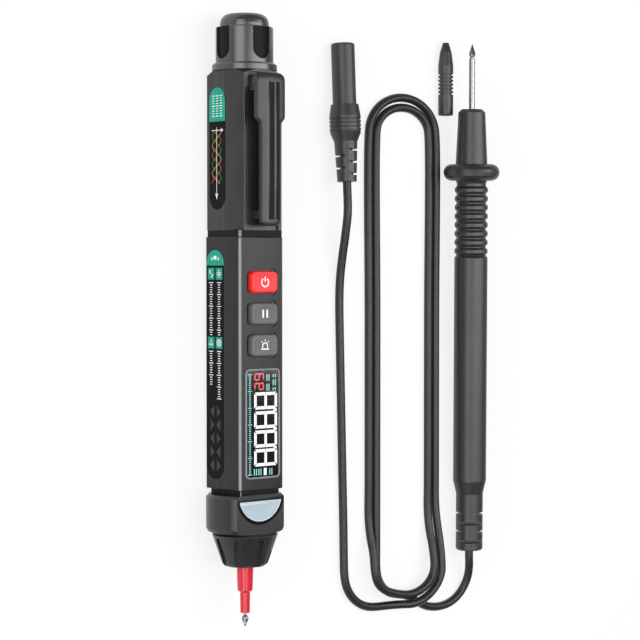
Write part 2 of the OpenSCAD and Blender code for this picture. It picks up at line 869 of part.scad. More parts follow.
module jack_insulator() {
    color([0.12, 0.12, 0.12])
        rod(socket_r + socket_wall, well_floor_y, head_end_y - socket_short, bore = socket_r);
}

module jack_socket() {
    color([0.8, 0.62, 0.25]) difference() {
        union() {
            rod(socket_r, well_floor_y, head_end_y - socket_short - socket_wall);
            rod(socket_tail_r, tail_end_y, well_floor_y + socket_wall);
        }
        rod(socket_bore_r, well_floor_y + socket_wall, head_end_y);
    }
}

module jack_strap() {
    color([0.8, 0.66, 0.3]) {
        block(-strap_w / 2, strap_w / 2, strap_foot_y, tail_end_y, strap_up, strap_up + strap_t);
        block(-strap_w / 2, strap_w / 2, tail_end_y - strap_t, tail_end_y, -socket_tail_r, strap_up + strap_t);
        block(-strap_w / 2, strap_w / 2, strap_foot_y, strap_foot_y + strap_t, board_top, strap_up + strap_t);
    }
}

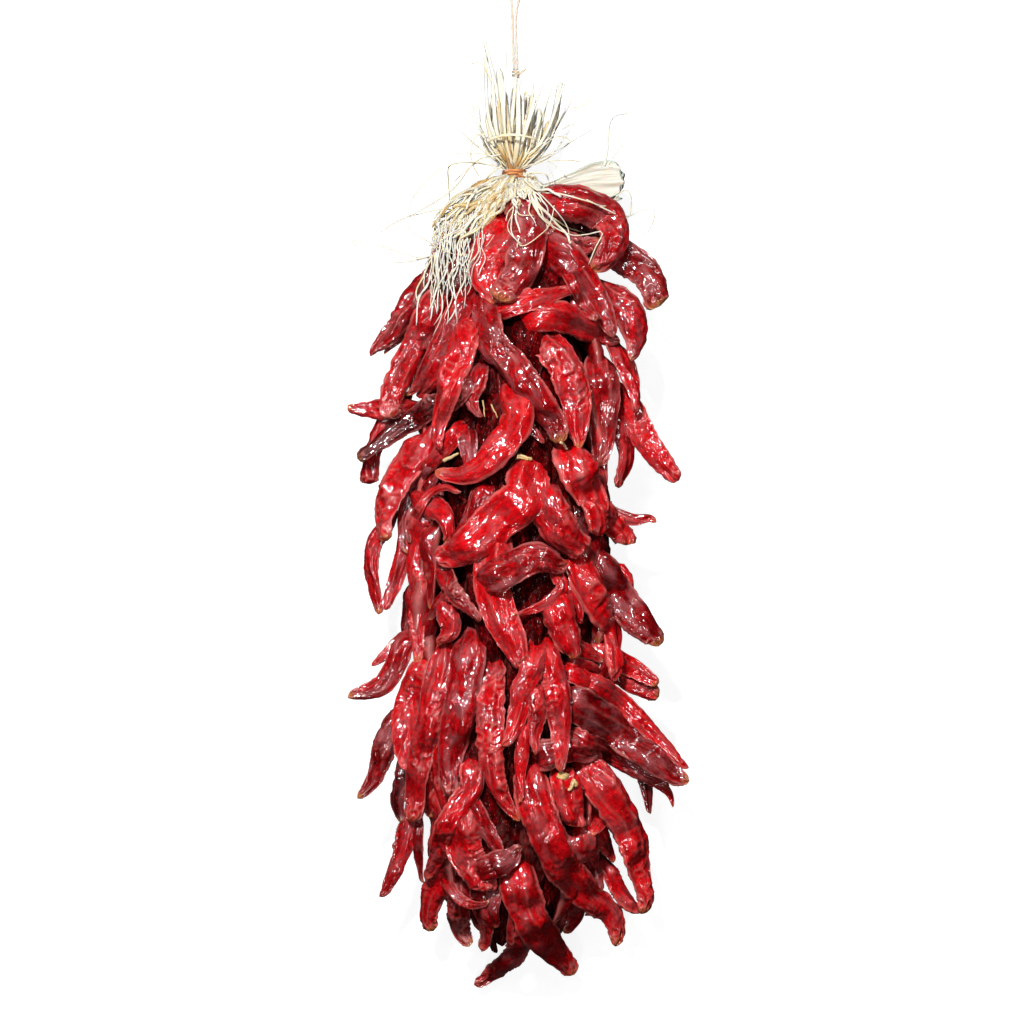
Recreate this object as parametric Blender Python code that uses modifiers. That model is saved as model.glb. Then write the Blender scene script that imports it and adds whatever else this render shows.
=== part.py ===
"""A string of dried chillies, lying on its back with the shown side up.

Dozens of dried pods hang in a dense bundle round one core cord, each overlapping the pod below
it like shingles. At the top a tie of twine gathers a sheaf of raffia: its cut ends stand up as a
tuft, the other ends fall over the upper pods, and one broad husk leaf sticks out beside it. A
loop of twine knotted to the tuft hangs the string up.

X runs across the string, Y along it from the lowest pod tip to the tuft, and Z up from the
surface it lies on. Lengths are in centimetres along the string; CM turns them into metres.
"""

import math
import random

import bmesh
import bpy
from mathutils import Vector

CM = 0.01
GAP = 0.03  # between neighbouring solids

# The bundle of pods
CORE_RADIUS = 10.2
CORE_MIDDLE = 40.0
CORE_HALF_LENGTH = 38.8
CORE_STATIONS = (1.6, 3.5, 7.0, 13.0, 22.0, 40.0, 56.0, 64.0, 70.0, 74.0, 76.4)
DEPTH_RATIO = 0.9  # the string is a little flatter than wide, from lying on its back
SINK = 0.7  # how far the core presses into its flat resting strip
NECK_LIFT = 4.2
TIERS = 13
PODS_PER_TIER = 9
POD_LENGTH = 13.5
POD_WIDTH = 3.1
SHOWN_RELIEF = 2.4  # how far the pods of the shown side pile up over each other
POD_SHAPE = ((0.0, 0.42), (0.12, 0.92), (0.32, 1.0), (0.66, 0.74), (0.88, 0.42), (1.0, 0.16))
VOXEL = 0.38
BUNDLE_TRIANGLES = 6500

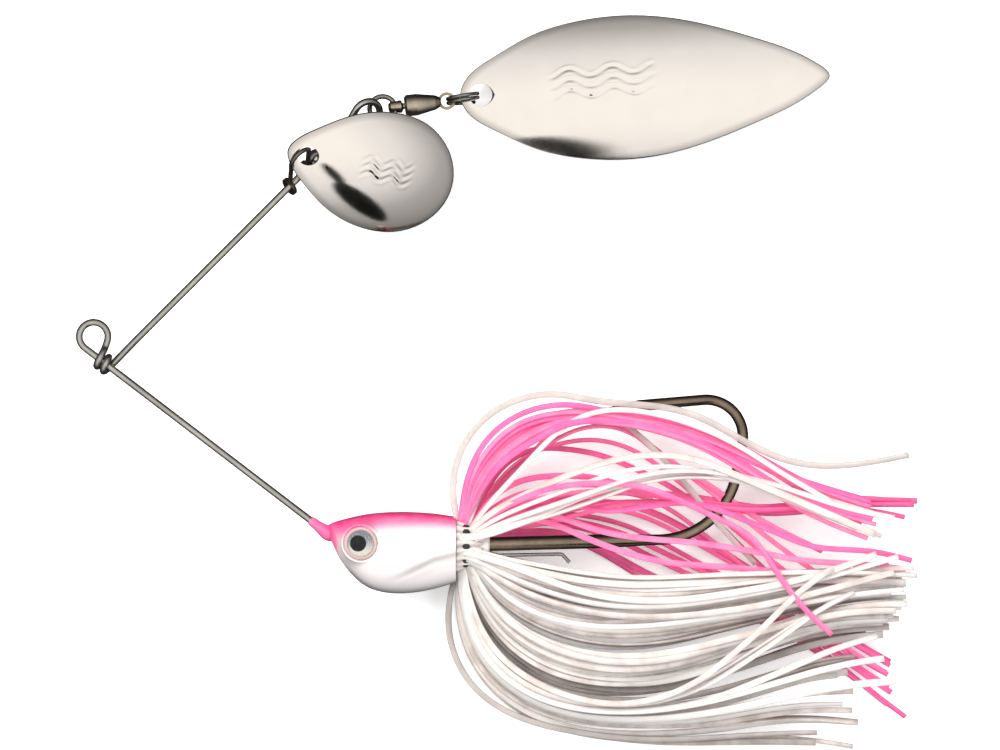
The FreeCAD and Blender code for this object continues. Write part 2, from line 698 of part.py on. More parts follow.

──────

Please reproduce every line of the material word for word.

[Correct response]:
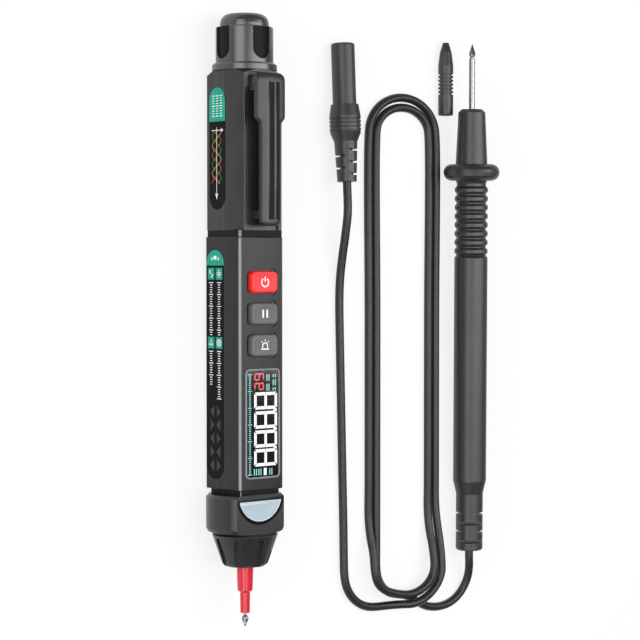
Write part 2 of the OpenSCAD and Blender code for this picture. It picks up at line 869 of part.scad. More parts follow.
module jack_insulator() {
    color([0.12, 0.12, 0.12])
        rod(socket_r + socket_wall, well_floor_y, head_end_y - socket_short, bore = socket_r);
}

module jack_socket() {
    color([0.8, 0.62, 0.25]) difference() {
        union() {
            rod(socket_r, well_floor_y, head_end_y - socket_short - socket_wall);
            rod(socket_tail_r, tail_end_y, well_floor_y + socket_wall);
        }
        rod(socket_bore_r, well_floor_y + socket_wall, head_end_y);
    }
}

module jack_strap() {
    color([0.8, 0.66, 0.3]) {
        block(-strap_w / 2, strap_w / 2, strap_foot_y, tail_end_y, strap_up, strap_up + strap_t);
        block(-strap_w / 2, strap_w / 2, tail_end_y - strap_t, tail_end_y, -socket_tail_r, strap_up + strap_t);
        block(-strap_w / 2, strap_w / 2, strap_foot_y, strap_foot_y + strap_t, board_top, strap_up + strap_t);
    }
}

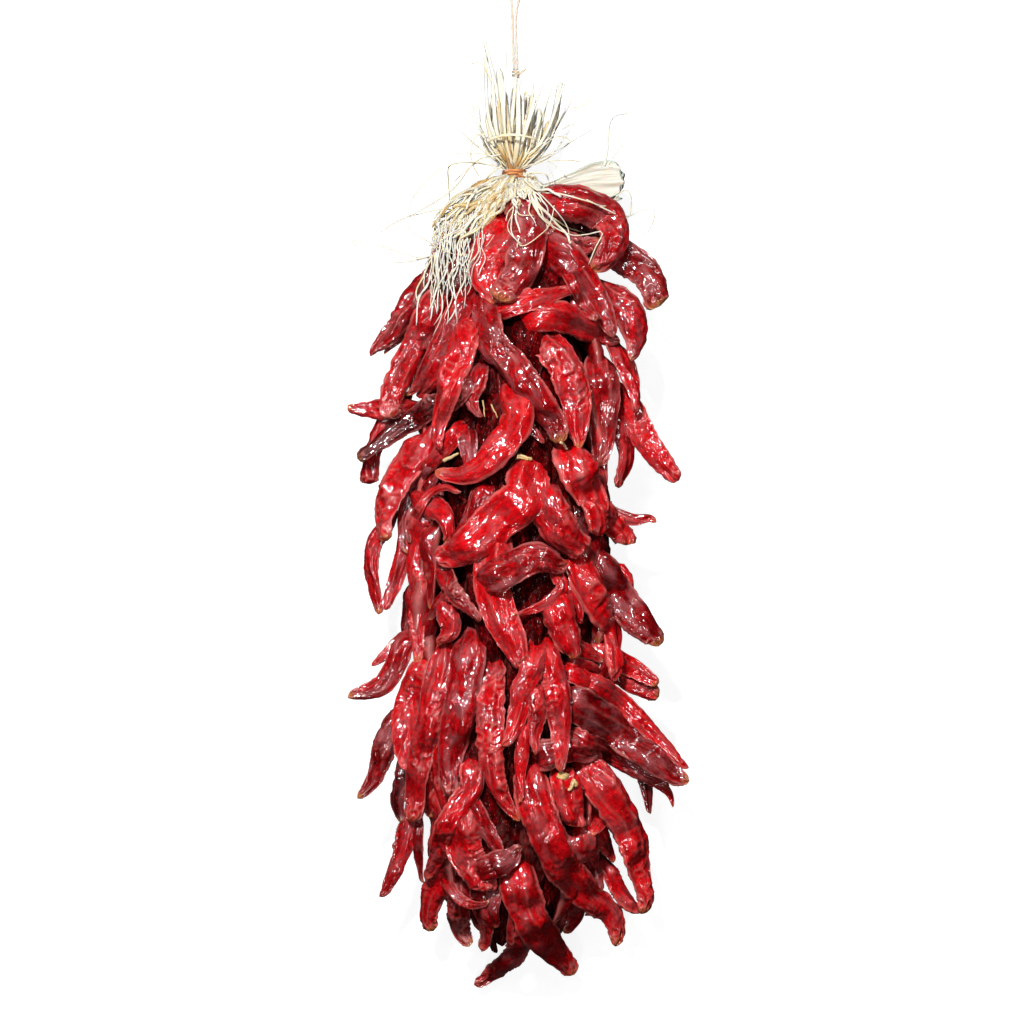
Recreate this object as parametric Blender Python code that uses modifiers. That model is saved as model.glb. Then write the Blender scene script that imports it and adds whatever else this render shows.
=== part.py ===
"""A string of dried chillies, lying on its back with the shown side up.

Dozens of dried pods hang in a dense bundle round one core cord, each overlapping the pod below
it like shingles. At the top a tie of twine gathers a sheaf of raffia: its cut ends stand up as a
tuft, the other ends fall over the upper pods, and one broad husk leaf sticks out beside it. A
loop of twine knotted to the tuft hangs the string up.

X runs across the string, Y along it from the lowest pod tip to the tuft, and Z up from the
surface it lies on. Lengths are in centimetres along the string; CM turns them into metres.
"""

import math
import random

import bmesh
import bpy
from mathutils import Vector

CM = 0.01
GAP = 0.03  # between neighbouring solids

# The bundle of pods
CORE_RADIUS = 10.2
CORE_MIDDLE = 40.0
CORE_HALF_LENGTH = 38.8
CORE_STATIONS = (1.6, 3.5, 7.0, 13.0, 22.0, 40.0, 56.0, 64.0, 70.0, 74.0, 76.4)
DEPTH_RATIO = 0.9  # the string is a little flatter than wide, from lying on its back
SINK = 0.7  # how far the core presses into its flat resting strip
NECK_LIFT = 4.2
TIERS = 13
PODS_PER_TIER = 9
POD_LENGTH = 13.5
POD_WIDTH = 3.1
SHOWN_RELIEF = 2.4  # how far the pods of the shown side pile up over each other
POD_SHAPE = ((0.0, 0.42), (0.12, 0.92), (0.32, 1.0), (0.66, 0.74), (0.88, 0.42), (1.0, 0.16))
VOXEL = 0.38
BUNDLE_TRIANGLES = 6500

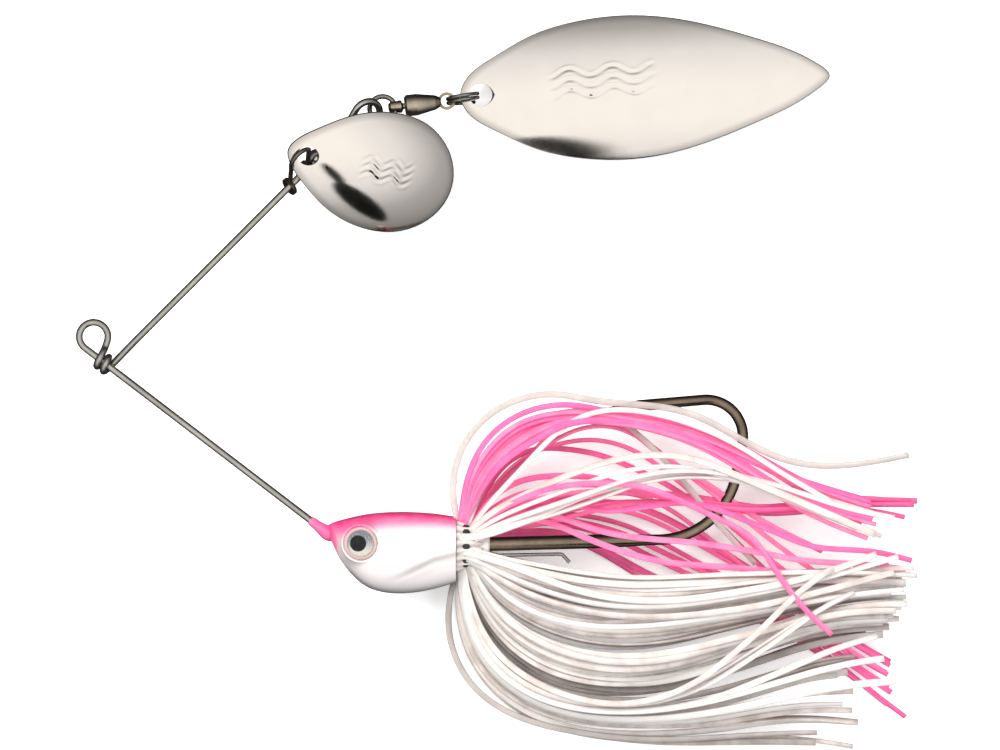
The FreeCAD and Blender code for this object continues. Write part 2, from line 698 of part.py on. More parts follow.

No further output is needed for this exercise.